◆ **Exercise description**
Copy these lines exactly and nothing else: from the line holding "makeTopBoard();" to the line holding "obj.parent = empty", both lines included.

◆ **Dataset content**
————
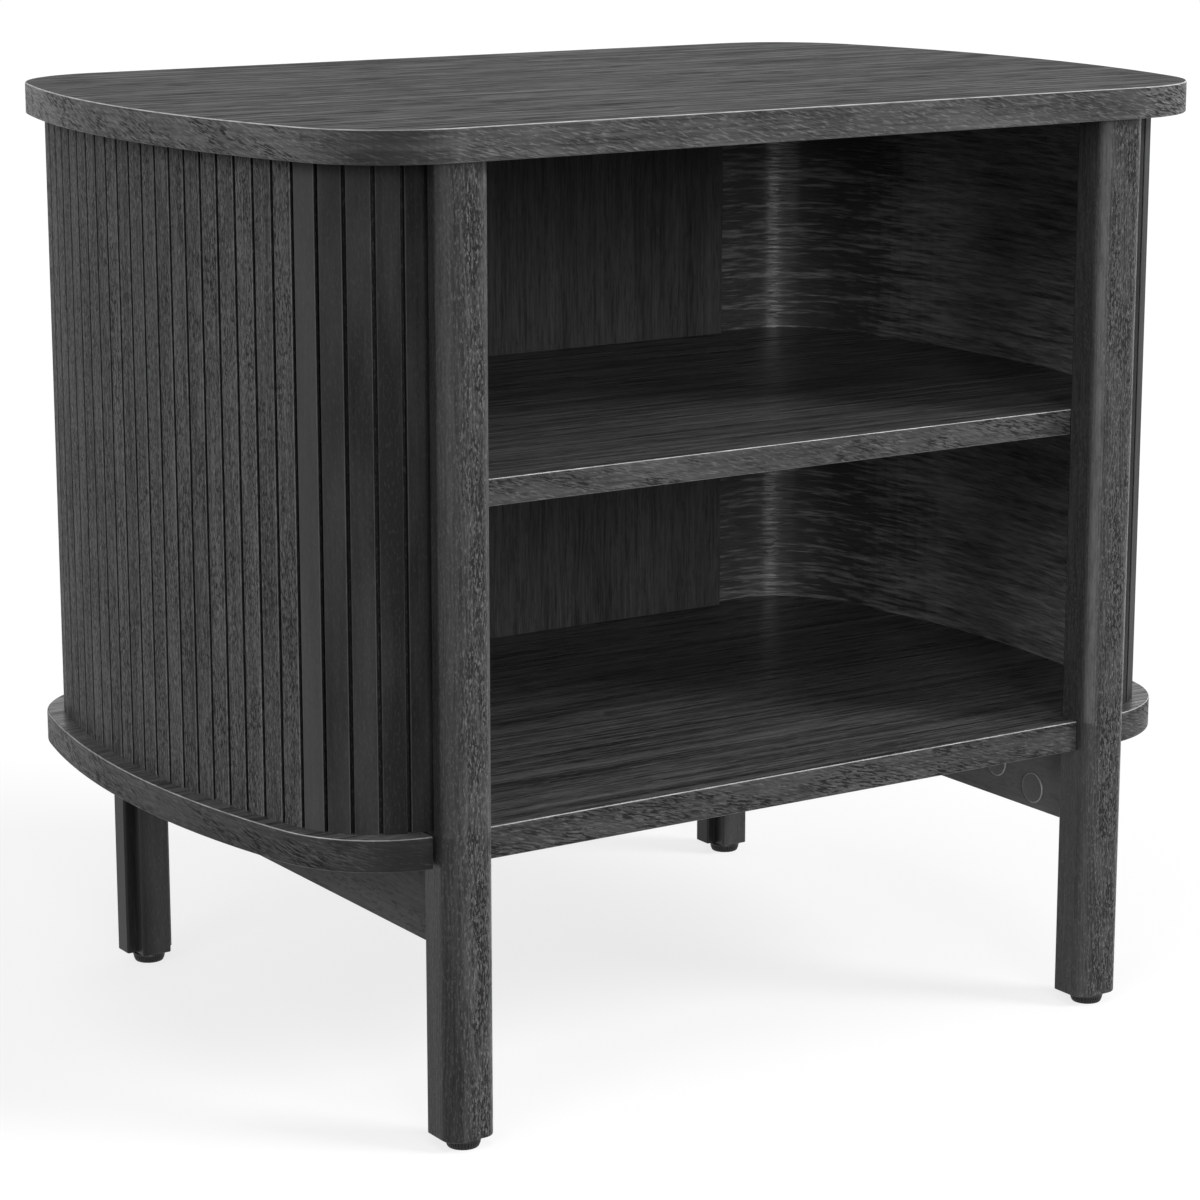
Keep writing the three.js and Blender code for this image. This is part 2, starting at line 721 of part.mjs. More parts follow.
// Each foot is a pad with a socket open to the top, a stud whose head turns in that socket,
// and a threaded nut let into the leg
function makeFeet() {
  const collarTop = FOOT_HEIGHT - REST_GAP;
  const ribTop = collarTop - PAD_COLLAR_HEIGHT;
  const socketFloor = PAD_SOLE_HEIGHT + REST_GAP;
  const headTop = socketFloor + REST_GAP + STUD_HEAD_HEIGHT;
  for (const { name, sign } of sides) {
    for (const atFront of [true, false]) {
      const end = atFront ? 'front' : 'rear';
      const axis = footAxis(sign, atFront);
      const rim = new THREE.ExtrudeGeometry(ribbedShape(), {
        depth: ribTop - PAD_SOLE_HEIGHT, bevelEnabled: false,
      });
      rim.translate(axis.x, axis.y, PAD_SOLE_HEIGHT);
      const core = [
        [0, 0],
        [PAD_SOLE_RADIUS - PAD_RIB_DEPTH, 0],
        [PAD_SOLE_RADIUS, PAD_SOLE_HEIGHT],
        [PAD_COLLAR_RADIUS, ribTop],
        [PAD_COLLAR_RADIUS, collarTop],
        [0, collarTop],
      ];
      const socket = rod(
        STUD_HEAD_RADIUS + REST_GAP,
        axis.clone().setZ(socketFloor),
        UP,
        FOOT_HEIGHT,
      );
      const pad = toSolid(rim).add(turned(core, axis, UP)).subtract(socket);
      const studProfile = [
        [0, 0],
        [STUD_HEAD_RADIUS, 0],
        [STUD_HEAD_RADIUS, STUD_HEAD_HEIGHT],
        [STUD_RADIUS, STUD_HEAD_HEIGHT],
        [STUD_RADIUS, STUD_HEAD_HEIGHT + STUD_LENGTH - STUD_RADIUS / 2],
        [STUD_RADIUS / 2, STUD_HEAD_HEIGHT + STUD_LENGTH],
        [0, STUD_HEAD_HEIGHT + STUD_LENGTH],
      ];
      const studFoot = axis.clone().setZ(headTop - STUD_HEAD_HEIGHT);
      const nutFoot = axis.clone().setZ(FOOT_HEIGHT);
      const bore = rod(STUD_RADIUS + REST_GAP, nutFoot.clone().addScaledVector(DOWN, CUT_MARGIN),
        UP, NUT_LENGTH + 2 * CUT_MARGIN);
      addPiece(`${end}_${name}_foot_pad`, pad, blackPlastic);
      addPiece(`${end}_${name}_foot_stud`, turned(studProfile, studFoot, UP), zincSteel);
      addPiece(`${end}_${name}_insert_nut`, rod(NUT_RADIUS, nutFoot, UP, NUT_LENGTH).subtract(bore),
        zincSteel);
    }
  }
}

makeTopBoard();
makeBaseBoard();
makeShelf();
makeBackPanel();
makeWalls();
makeFrontPosts();
makeRearLegs();
makeRails();
makeFittings();
makeDowels();
makeFeet();

export default nightstand;
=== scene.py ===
# Looks of the open-shelf nightstand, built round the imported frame.
# Plan sizes are in millimetres, as in the part's source. Meshes are in metres.
import math
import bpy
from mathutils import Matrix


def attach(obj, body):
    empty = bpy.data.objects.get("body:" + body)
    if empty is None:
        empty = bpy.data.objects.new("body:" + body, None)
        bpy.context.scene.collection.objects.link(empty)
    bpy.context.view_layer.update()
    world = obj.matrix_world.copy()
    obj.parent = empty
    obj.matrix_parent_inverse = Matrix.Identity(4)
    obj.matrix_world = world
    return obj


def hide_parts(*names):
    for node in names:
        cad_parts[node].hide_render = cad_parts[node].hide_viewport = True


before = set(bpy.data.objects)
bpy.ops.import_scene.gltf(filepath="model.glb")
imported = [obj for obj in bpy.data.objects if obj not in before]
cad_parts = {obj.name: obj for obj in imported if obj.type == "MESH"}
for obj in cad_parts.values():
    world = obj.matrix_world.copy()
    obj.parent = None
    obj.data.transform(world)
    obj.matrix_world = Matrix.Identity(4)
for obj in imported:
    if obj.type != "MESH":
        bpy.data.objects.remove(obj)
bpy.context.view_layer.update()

from types import SimpleNamespace

import bpy
from mathutils import Vector

MM = 0.001

# Heights
FLOOR_GAP = 6
RAIL_UNDERSIDE = 105
BASE_UNDERSIDE = 150
BASE_TOP = 167
SHELF_UNDERSIDE = 328
SHELF_TOP = 342
TOP_UNDERSIDE = 503
TOP_HEIGHT = 520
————
◆ **Response to this exercise**
makeTopBoard();
makeBaseBoard();
makeShelf();
makeBackPanel();
makeWalls();
makeFrontPosts();
makeRearLegs();
makeRails();
makeFittings();
makeDowels();
makeFeet();

export default nightstand;
=== scene.py ===
# Looks of the open-shelf nightstand, built round the imported frame.
# Plan sizes are in millimetres, as in the part's source. Meshes are in metres.
import math
import bpy
from mathutils import Matrix


def attach(obj, body):
    empty = bpy.data.objects.get("body:" + body)
    if empty is None:
        empty = bpy.data.objects.new("body:" + body, None)
        bpy.context.scene.collection.objects.link(empty)
    bpy.context.view_layer.update()
    world = obj.matrix_world.copy()
    obj.parent = empty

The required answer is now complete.